Home Reit turns to investors to tackle ‘grave’ housing crisis

Real estate investment trust providing accommodation to homeless looks to raise £150m after 222,000 people, equivalent to the population of Liverpool, lost their homes in the pandemic.

Home (HOME ), the real estate investment trust providing accommodation to the homeless, is looking to raise £150m from socially-minded income investors to ease the country’s worsening housing crisis.

The £713m closed-end fund managed by Alvarium Home Reit Advisors, says 222,000 people, equivalent to the population of Liverpool, have lost their homes since the start of the Covid pandemic in March 2020. The problem has been made worse by surging inflation and the current cost-of-living crisis.

It is offering new shares at 115p, 5.7% below Friday’s closing price of 122p, but at a 4.7% premium to the trust’s net asset value of 111.2p per share at the end of February.
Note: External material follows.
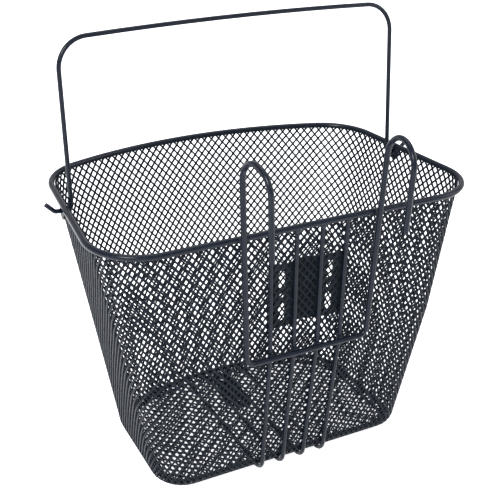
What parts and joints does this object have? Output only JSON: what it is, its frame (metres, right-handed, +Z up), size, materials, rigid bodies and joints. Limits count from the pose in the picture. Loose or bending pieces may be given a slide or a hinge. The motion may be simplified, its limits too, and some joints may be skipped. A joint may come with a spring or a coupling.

The offer ends on 26 May.

Fund managers Gareth Jones and Jamie Beale will use the money on a £300m pipeline of ‘off market’ properties, priced at an average net initial yield of 5.8%.
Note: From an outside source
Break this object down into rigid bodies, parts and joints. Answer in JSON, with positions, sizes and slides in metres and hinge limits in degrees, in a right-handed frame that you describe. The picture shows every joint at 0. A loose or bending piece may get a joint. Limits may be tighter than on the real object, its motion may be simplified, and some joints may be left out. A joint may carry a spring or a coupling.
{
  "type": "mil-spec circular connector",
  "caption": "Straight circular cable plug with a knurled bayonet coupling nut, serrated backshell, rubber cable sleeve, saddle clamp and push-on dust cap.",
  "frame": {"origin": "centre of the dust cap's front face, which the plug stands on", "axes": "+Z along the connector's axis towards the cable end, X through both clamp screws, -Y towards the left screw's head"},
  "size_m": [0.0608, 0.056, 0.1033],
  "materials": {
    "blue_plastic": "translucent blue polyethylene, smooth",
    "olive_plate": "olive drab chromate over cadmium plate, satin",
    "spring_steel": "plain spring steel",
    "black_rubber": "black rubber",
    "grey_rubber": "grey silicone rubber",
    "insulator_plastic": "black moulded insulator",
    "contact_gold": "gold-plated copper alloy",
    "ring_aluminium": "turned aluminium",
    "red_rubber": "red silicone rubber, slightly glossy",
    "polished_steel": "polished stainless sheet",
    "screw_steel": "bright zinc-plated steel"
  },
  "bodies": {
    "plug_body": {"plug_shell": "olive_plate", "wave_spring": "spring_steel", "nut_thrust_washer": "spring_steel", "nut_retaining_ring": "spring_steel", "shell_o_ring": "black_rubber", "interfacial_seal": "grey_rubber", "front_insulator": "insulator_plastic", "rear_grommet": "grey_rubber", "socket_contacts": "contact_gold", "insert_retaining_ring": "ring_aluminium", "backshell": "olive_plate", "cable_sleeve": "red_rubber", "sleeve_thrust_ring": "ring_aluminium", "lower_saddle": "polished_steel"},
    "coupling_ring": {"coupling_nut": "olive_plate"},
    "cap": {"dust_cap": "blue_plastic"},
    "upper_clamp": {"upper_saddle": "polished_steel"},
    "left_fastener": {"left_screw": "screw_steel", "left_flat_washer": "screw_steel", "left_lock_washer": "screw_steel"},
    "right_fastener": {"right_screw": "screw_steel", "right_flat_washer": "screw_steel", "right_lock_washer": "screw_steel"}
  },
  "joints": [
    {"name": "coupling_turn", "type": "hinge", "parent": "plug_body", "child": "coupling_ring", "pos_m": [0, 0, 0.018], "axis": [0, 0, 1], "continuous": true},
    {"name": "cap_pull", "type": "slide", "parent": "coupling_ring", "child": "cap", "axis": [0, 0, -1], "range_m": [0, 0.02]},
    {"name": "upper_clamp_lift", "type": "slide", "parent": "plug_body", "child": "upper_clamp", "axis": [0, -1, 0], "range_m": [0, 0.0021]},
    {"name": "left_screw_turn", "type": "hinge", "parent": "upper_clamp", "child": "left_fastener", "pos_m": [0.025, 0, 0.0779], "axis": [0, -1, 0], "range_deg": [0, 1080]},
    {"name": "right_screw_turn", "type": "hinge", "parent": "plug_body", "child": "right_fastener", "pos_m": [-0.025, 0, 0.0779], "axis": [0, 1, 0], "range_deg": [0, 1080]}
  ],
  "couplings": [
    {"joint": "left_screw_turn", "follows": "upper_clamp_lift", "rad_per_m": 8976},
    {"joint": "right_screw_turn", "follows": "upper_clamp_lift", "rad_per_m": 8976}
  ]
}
‘This placing will significantly enhance our capacity to invest in the provision of high-quality accommodation for homeless people across the UK at a time of grave necessity,’ said Home Reit chair Lynne Fennah.

‘The proceeds will enable us to continue expanding our existing portfolio which is generating inflation-protected income, utilising our strong pipeline of off-market opportunities, and work with our local partners to provide essential long-term support to some of the UK’s most vulnerable people.’

Earlier this month, the closed-ended fund spent £42.4m on 156 properties, bringing its tally of beds to 8,556 across England and Wales, let on an average lease length of 25 years.

After its £240m flotation in October 2020, the trust raised a further £250m last September which it deployed in January, drawing £152m of its £250m total debt facilities on top of that.

At 118.2p last night, the shares stood at a 6.6% premium above Numis Securities’ estimate of their 110.9p underlying net asset value, having fallen 7% this year. The fund is targeting quarterly dividends totalling 5.5p per share in the current financial year to September, putting it on a 4.6% yield. 

Numis analyst Ewan Lovett-Turner was optimistic about the trust’s investment opportunities, which are supported by the Homeless Reduction Act, which places a legal obligation on local authorities to house homeless people, underpinning rents.

‘The low weekly rents of £95 per week on average allows for strong residual value of assets through alternative uses. This is in contrast to the supported living Reits [CSH, SOHO] where the higher rental levels and value placed in the leases with housing associations results in asset valuations that are often more than twice the vacant possession value,’ he said.